The data below holds a line containing "obj.matrix_world = Matrix.Identity(4)" and a line containing "# A flat two-sided"; please quote exactly those two lines and every line between them, and nothing else.

> _Dataset records_
··········

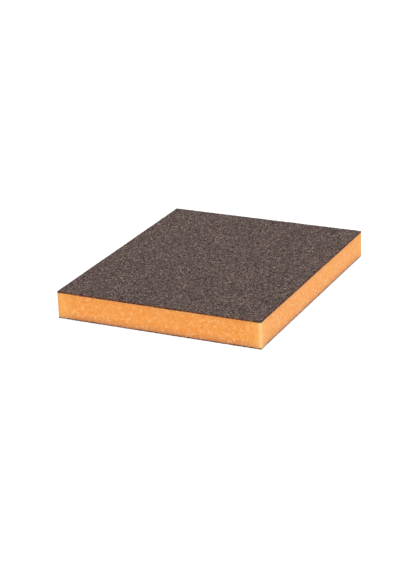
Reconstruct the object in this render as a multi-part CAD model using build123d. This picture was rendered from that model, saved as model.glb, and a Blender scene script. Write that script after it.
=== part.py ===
from build123d import *
import os

# Flat two-sided foam sanding pad, held in the hand.
# A slab of flexible foam carries a coated abrasive on its upper and on its lower face.
# Each coating is three cured layers, counted outwards from the foam: the make coat that
# bonds the mineral, the mineral grain itself, and the size coat that locks the grain in.
# +X runs across the pad, +Y along it and +Z up. The origin is the middle of the underside.

# Driving dimensions, in millimetres
PAD_WIDTH = 98.0
PAD_LENGTH = 120.0
PAD_THICKNESS = 13.0
UPRIGHT_CORNER_RADIUS = 0.6
MAKE_COAT_THICKNESS = 0.15
GRAIN_LAYER_THICKNESS = 0.40
SIZE_COAT_THICKNESS = 0.20
WORKING_RIM_RADIUS = 0.15

COATING_THICKNESS = MAKE_COAT_THICKNESS + GRAIN_LAYER_THICKNESS + SIZE_COAT_THICKNESS
FOAM_THICKNESS = PAD_THICKNESS - 2 * COATING_THICKNESS
FOAM_UNDERSIDE = COATING_THICKNESS
FOAM_TOPSIDE = COATING_THICKNESS + FOAM_THICKNESS
UP = 1
DOWN = -1


def pad_slab(lowest, thickness):
    """A flat slab of the pad's die-cut outline, standing on the height called lowest."""
    outline = RectangleRounded(PAD_WIDTH, PAD_LENGTH, UPRIGHT_CORNER_RADIUS)
    return Pos(0, 0, lowest) * extrude(outline, amount=thickness)


def pad_layer(inner_face, thickness, outwards):
    """A slab laid on the height called inner_face, growing up or down away from the foam."""
    outer_face = inner_face + outwards * thickness
    return pad_slab(min(inner_face, outer_face), thickness)


def foam_core():
    """The die-cut slab of flexible foam between the two coatings."""
    return pad_slab(FOAM_UNDERSIDE, FOAM_THICKNESS)


def make_coat(foam_face, outwards):
    """The resin film that bonds the mineral to the foam."""
    return pad_layer(foam_face, MAKE_COAT_THICKNESS, outwards)


def grain_layer(foam_face, outwards):
    """The bed of abrasive mineral that sits on the make coat."""
    bed_start = foam_face + outwards * MAKE_COAT_THICKNESS
    return pad_layer(bed_start, GRAIN_LAYER_THICKNESS, outwards)


def size_coat(foam_face, outwards):
    """The outermost resin, with the rim of its working face worn round by the die."""
    film_start = foam_face + outwards * (MAKE_COAT_THICKNESS + GRAIN_LAYER_THICKNESS)
    film = pad_layer(film_start, SIZE_COAT_THICKNESS, outwards)
    faces_by_height = film.faces().sort_by(Axis.Z)
    working_face = faces_by_height[-1] if outwards == UP else faces_by_height[0]
    return fillet(working_face.edges(), WORKING_RIM_RADIUS)


def coating(side, foam_face, outwards):
    """The three layers of one coated face, each a solid of its own."""
    return {
        f"{side}_make_coat": make_coat(foam_face, outwards),
        f"{side}_grain_layer": grain_layer(foam_face, outwards),
        f"{side}_size_coat": size_coat(foam_face, outwards),
    }


def sanding_pad():
    """Every node of the pad, by name."""
    nodes = {"foam_core": foam_core()}
    nodes.update(coating("upper", FOAM_TOPSIDE, UP))
    nodes.update(coating("lower", FOAM_UNDERSIDE, DOWN))
    return nodes


os.makedirs("parts", exist_ok=True)
for node_name, solid in sanding_pad().items():
    export_step(solid, f"parts/{node_name}.step")
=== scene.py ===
import math

import bpy
import numpy as np
from mathutils import Matrix, Vector
from mathutils.geometry import delaunay_2d_cdt


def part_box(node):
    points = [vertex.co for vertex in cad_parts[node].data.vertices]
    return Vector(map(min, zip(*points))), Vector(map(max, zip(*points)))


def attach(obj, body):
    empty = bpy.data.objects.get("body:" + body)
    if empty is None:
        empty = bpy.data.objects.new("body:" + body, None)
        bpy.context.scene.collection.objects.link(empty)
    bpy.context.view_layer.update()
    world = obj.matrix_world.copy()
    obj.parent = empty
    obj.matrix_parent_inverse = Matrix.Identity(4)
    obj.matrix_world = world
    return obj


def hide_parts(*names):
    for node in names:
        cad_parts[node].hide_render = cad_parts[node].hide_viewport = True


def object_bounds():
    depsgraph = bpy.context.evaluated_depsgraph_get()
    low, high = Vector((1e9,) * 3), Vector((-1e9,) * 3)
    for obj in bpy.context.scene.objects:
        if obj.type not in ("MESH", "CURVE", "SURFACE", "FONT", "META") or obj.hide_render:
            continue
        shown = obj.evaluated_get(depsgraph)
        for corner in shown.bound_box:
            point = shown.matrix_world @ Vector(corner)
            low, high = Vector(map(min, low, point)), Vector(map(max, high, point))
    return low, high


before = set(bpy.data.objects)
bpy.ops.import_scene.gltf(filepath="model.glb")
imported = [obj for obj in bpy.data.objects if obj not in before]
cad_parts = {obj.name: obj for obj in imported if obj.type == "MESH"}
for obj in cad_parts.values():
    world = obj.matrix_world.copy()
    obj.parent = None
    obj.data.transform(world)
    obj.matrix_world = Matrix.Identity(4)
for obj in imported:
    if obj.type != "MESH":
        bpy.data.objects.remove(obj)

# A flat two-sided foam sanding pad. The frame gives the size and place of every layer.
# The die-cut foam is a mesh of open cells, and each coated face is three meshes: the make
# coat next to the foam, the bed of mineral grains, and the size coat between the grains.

CAD_LOW, CAD_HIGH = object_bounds()
MM = 0.001
BODY = "root"
HALF_WIDTH = (CAD_HIGH.x - CAD_LOW.x) / 2
HALF_LENGTH = (CAD_HIGH.y - CAD_LOW.y) / 2
PAD_MIDDLE = (CAD_LOW + CAD_HIGH) / 2
CORNER_RADIUS = 0.6 * MM
HEX_ROW = math.sqrt(3) / 2
SEEDS = {"foam": 11, "upper": 100, "lower": 200}

# The bed of grains. A share is a part of something from 0 to 1, a spread is (least, most).
GRAIN_PITCH = 0.375 * MM
NET_JITTER = 0.33
GRAIN_RELIEF = 0.32 * MM
GRAIN_SINK_SHAPE = (1.6, 1.8)
FACE_WAVER = 0.02 * MM
FACE_WAVELENGTH = 9 * MM
RIM_ROLL = {"upper": 0.12 * MM, "lower": 0.35 * MM}
STEEPEST_ROLL = 0.98
RIM_BITE = 0.07 * MM
RIM_WAVELENGTH = 4 * MM
WALL_BITE = 0.12 * MM
LEDGE_SHARE = (0.3, 0.7)
DARK_RIM_WIDTH = 0.8 * MM

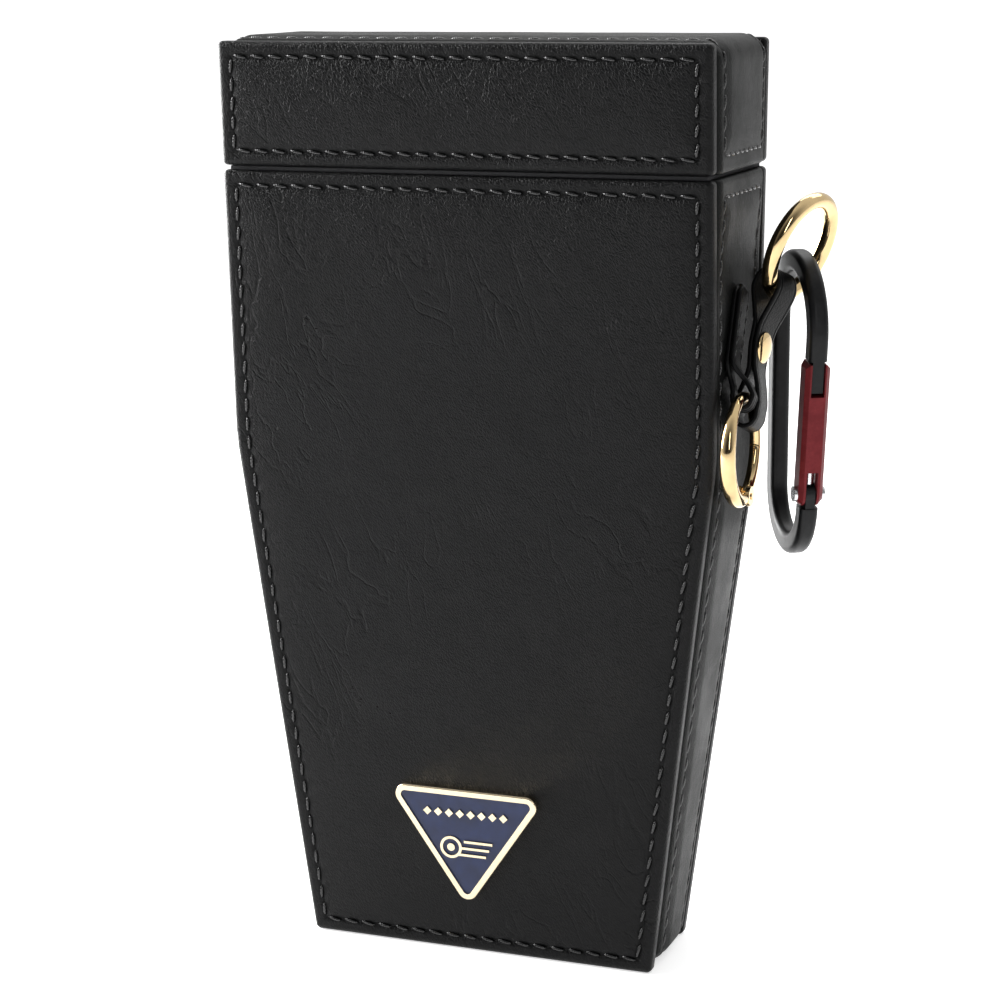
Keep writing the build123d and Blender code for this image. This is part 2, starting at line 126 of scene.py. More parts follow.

··········

> _Correct answer_
    obj.matrix_world = Matrix.Identity(4)
for obj in imported:
    if obj.type != "MESH":
        bpy.data.objects.remove(obj)

# A flat two-sided foam sanding pad. The frame gives the size and place of every layer.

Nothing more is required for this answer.